Sem qualquer transcendência, reduzido ao comércio, o Natal publicitário repete-se sem graça nem Graça. Mesmo o anúncio televisivo da Coca-Cola, ela que é a mãe do Pai Natal, não atingia as alturas de outros tempos. Suponho que os próprios publicitários já não conseguem imaginar o Natal longe do centro comercial.

O anúncio da CGD que mostra na fotografia uma árvore natalícia ocupando o lugar dum automóvel numa rua deserta à noite fica como símbolo deste Natal sem gente, sem pessoas, sem calor, sem humanidade, apenas uma gélida árvore fora de uma casa com grades na janela, sem luz. A árvore posta fora de casa, a sugerir que já não há espaço para o Natal em casa.
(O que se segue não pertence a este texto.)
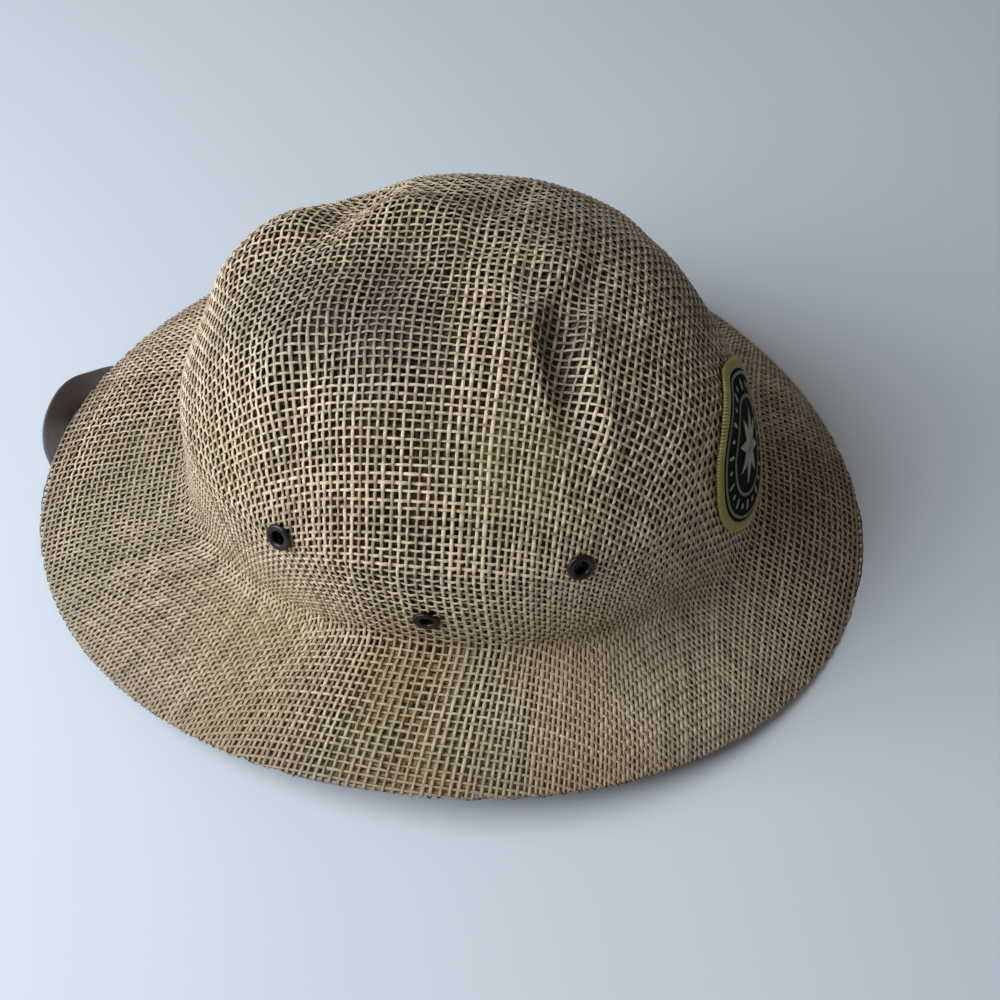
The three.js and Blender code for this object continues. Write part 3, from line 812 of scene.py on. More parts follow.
def circle(steps: int) -> Array:
    """Equal steps once round, in radians, without the last."""
    return 2 * np.pi * np.arange(steps) / steps


# The weave
class Family(Enum):
    """The two directions of threads in a plain weave."""

    WARP = 1
    WEFT = -1


@dataclass(frozen=True)
class Ply:
    """One layer of woven mesh."""

    name: str
    depth: float          # middle of the layer below the hat's outside
    pitch: float          # thread spacing
    warp_width: float     # width of the threads along q
    weft_width: float     # width of the threads along p
    height: float         # thread thickness
    wave: float           # half the rise and fall over and under
    samples: int          # sections per crossing
    section: tuple[tuple[float, float], ...]  # corners of a thread, in half widths and half heights
    hem: float            # how far the threads turn back under the rim
    turn: float           # rotation of the cloth on the block, radians
    offset: tuple[float, float]
    seed: int


FLAT_STRAW = ((1.0, -0.35), (0.60, 0.86), (-0.60, 0.86), (-1.0, -0.35))
THIN_STRAW = ((1.0, 0.0), (0.0, 1.0), (-1.0, 0.0), (0.0, -1.0))
OUTER_PLY = Ply("outer", depth=0.66, pitch=2.92, warp_width=1.30, weft_width=1.08, height=0.52, wave=0.36,
                samples=2, section=FLAT_STRAW, hem=8.5, turn=0.0, offset=(0.0, 0.0), seed=7)
INNER_PLY = Ply("inner", depth=1.75, pitch=3.40, warp_width=2.60, weft_width=2.45, height=0.46, wave=0.24,
                samples=1, section=THIN_STRAW, hem=-1.0, turn=0.012, offset=(0.42, 0.38), seed=19)


class Weave:
    """Lays the threads of a ply on the hat.

    The cloth's square grid (p, q) is set on the block by polar coordinates: the distance from the top
    is kept along every meridian, and the bearing is theta' = theta - A / 4 sin(4 theta), where
    1 - A is the surface's girth over the flat cloth's at that distance. So threads keep their spacing
    on the four sides and crowd together and shear between them, as blocked cloth does.
    """

    STRETCH = 0.16                  # how far the cloth is drawn out at the rim
    LONGEST = 268.0                 # a little over the way from the top to the rim
    ROUNDS = 12                     # steps in which the bearing is found
    DAMPING = 0.7
    MOST_SLACK = 0.8
    # push and length of a thread's own waves, then push and lengths of the waves of the cloth
    WAVERS = ((0.16, 31.0), (0.10, 13.0), (0.08, 6.0))
    DRIFTS = ((0.9, 47.0, 61.0), (0.6, 29.0, -37.0))
    UNDERSIDE = 2.3                 # depth of the turned edge
    FOLD = (1.0, 2.0)               # where the edge starts to turn before the rim, and over how long
    HEM_BAND = (3.0, 14.0)          # middle and half width of the tinted band inside the rim
    RIM_BAND = (9.0, 0.4)           # width and strength of the band that grows towards the rim
    PRESSED = 0.45                  # how much flatter the edge is pressed
    HOLE_DEPTH = 8.0
    CROWDED = 0.84                  # a thread's widest share of the gap to its neighbours
    SHEARED = 0.25                  # the same where the threads run askew
    NARROWEST = 0.22
    UNDULATION = (0.05, 9.0)        # rise and length of the slow wave off the surface
    WIDTH_WAVE = (0.08, 4.1)        # share and length of a thread's slow change of width
    WIDTH_SPREAD = (0.08, 0.07)     # spread of width from thread to thread and crossing to crossing
    THICK_SPREAD = 0.08
    TONE_WAVE = (0.10, 23.0)
    TONE_SPREAD = (0.15, 0.12)
    CROSSING_SHADE = 0.16                # painted light and shade: how much lighter a thread is painted where it lies on top, and darker where it dips under
    FLOOR = 0.03                    # lowest height of a thread

    def __init__(self, surface: HatSurface, holes: list[Place], hole_radius: float) -> None:
        """Sets up the weave.

        Args:
            surface: the hat it lies on.
            holes: places of the eyelets.
            hole_radius: radius kept free round each.
        """
        self.surface = surface
        self.holes = holes
        self.hole_radius = hole_radius
        self.profile_t = np.linspace(0, 1, surface.DOWN + 1)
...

Segundo uma reportagem no Público, há quem considere exactamente o mesmo que este anúncio, mas num sentido contrario, quem fuja deste Natal-cartão-de-crédito que pôs fora de casa o outro Natal, quem saia de casa para procurar esse outro Natal, que se pretende mais verdadeiro, passando a noite com gente sem-abrigo ou com pobres em festas da iniciativa de instituições de solidariedade.

Em vez das figuras ridículas ou sentimentalescas do Pai Natal, mais certo foi o caminho publicitário de grande número de marcas, que fizeram anúncios em Dezembro calando qualquer espiritualidade alusiva à época, como se nada fosse, porque de facto esse Natal nada é.